Sam Lee shuffled the bills. He well knew that if he put them through under Paul Zanetti’s Medicare number and certified a simple tying error, no one would question it. Hell, probably nobody would even notice. He was tired, these people were tired, they


had been standing around now for over an hour. Besides the threatening looks were worrying him.

Sam looked at Pauline’s make-up streaked face and sad eyes. Christ, imagine wanting to be a woman. His balls ached at the very suggestion of the word ‘castration’. Sighing, he put the first bill down on the counter, crossed through the last three letters of Pauline and certified the change.
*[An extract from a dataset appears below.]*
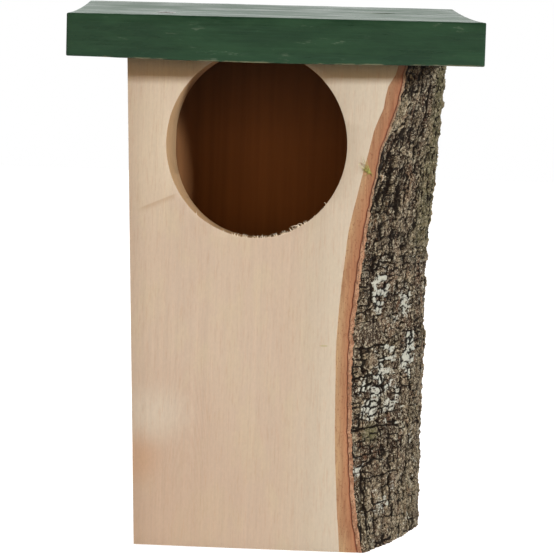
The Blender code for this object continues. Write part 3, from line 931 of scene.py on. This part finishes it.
def bark_field(y, z):
    """Relief in mm at each place, how dark it is in fissures and low places (partly painted shade), and how
    lichened, green and pale it is.
    """
    middle = ease((z - 30.0) / 10.0) * ease((142.0 - z + 4.0 * rough(y / 20.0, z / 9.0, 2)) / 18.0)
    upper = ease((z - 124.0) / 18.0)
    lower = np.clip(1.0 - middle - upper, 0.0, 1.0)
    high_u, dark_u, pick_u, _ = split_layer(y, z, 4.6, 6.4, 110, 4.2, 0.95)
    high_f, dark_f, pick_f, _ = split_layer(y, z, 2.4, 2.7, 150, 2.2, 0.55)
    high_m, dark_m, pick_m, ring_m = split_layer(y, z, 6.0, 2.9, 210, 1.9, 0.72)
    high_l, dark_l, pick_l, _ = split_layer(y, z, 9.5, 9.0, 310, 2.4, 0.8)
    height = upper * (1.15 * high_u + 0.5 * high_f) + middle * (high_m + 0.3 * high_f)
    height = height + lower * (0.9 * high_l + 0.4 * high_f)
    dark = upper * np.maximum(dark_u, 0.6 * dark_f) + middle * np.maximum(dark_m, 0.35 * dark_f)
    dark = dark + lower * np.maximum(dark_l, 0.5 * dark_f)
    pick = upper * (0.55 * pick_u + 0.45 * pick_f) + middle * pick_m + lower * (0.4 * pick_l + 0.6 * pick_f)
    broad, _, pick_b, _ = split_layer(y, z, 14.0, 34.0, 410, 5.0, 1.3)
    height = height + 0.9 * broad
    # Painted shade in the low places of the broad relief.
    dark = np.maximum(dark, ease((-0.45 - broad) / 0.5))
    for fissure in FISSURES:
        gap = fissure_gap(y, z, *fissure)
        height = height - 1.5 * gap
        dark = np.maximum(dark, gap)
    for crack in LEVEL_CRACKS:
        gap = level_gap(y, z, *crack)
        height = height - 0.8 * gap
        dark = np.maximum(dark, 0.95 * gap)
    flake = rough(y / 1.5, z / 2.0, 71, 3)
    height = height + 0.45 * flake + 0.9 * rough(y / 14.0, z / 20.0, 75, 2)
    height = height + 1.1 * ease((y - 45.0) / 25.0) * np.maximum(rough(y / 6.0, z / 3.4, 78, 3), -0.2)
    panel = 1.0 - ease((np.abs(y - PANEL_Y) - PANEL_HALF_Y) / 3.0)
    panel = panel * (1.0 - ease((np.abs(z - PANEL_Z) - PANEL_HALF_Z) / 1.5))
    height = height * (1.0 - 0.7 * panel) - 0.5 * panel
    dark = dark * (1.0 - 0.75 * panel)
    lichen = lichen_cover(y, z, middle, lower, pick_m, ring_m, panel)
    shaded = ease((42.0 - z) / 12.0) * ease((12.0 - y) / 9.0)
    thin = (1.0 - ease((y - 7.0) / 9.0)) * (1.0 - ease((np.abs(z - 187.0) - 5.0) / 6.0))
    dark = dark * (1.0 - 0.5 * thin)
    tone = 0.5 + 0.9 * (pick - 0.5) + 0.35 * (pick_b - 0.5) + 0.5 * flake + 0.45 * thin
    tone = tone - 0.3 * shaded - 0.12 * upper - 0.14 * middle - 0.45 * panel
    return height, np.clip(dark, 0.0, 1.0), lichen, algae_cover(y, z), tone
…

He went to the nearest computer and started punching in numbers. Then he did the same with the other nine documents. The clapping started on the second one and kept up until he had finished them all. Then he nodded to the staff who all went to their own terminals and flashed on the green blinkers.

Pauline still stood facing the line, like a singer who wasn’t sure whether to leave the stage or give them an encore, until Sean gave her a gentle nudge with one of his crutches and flashed his irresistible bad boy’s grin. “Get a move on will you love’, we haven’t got all day.”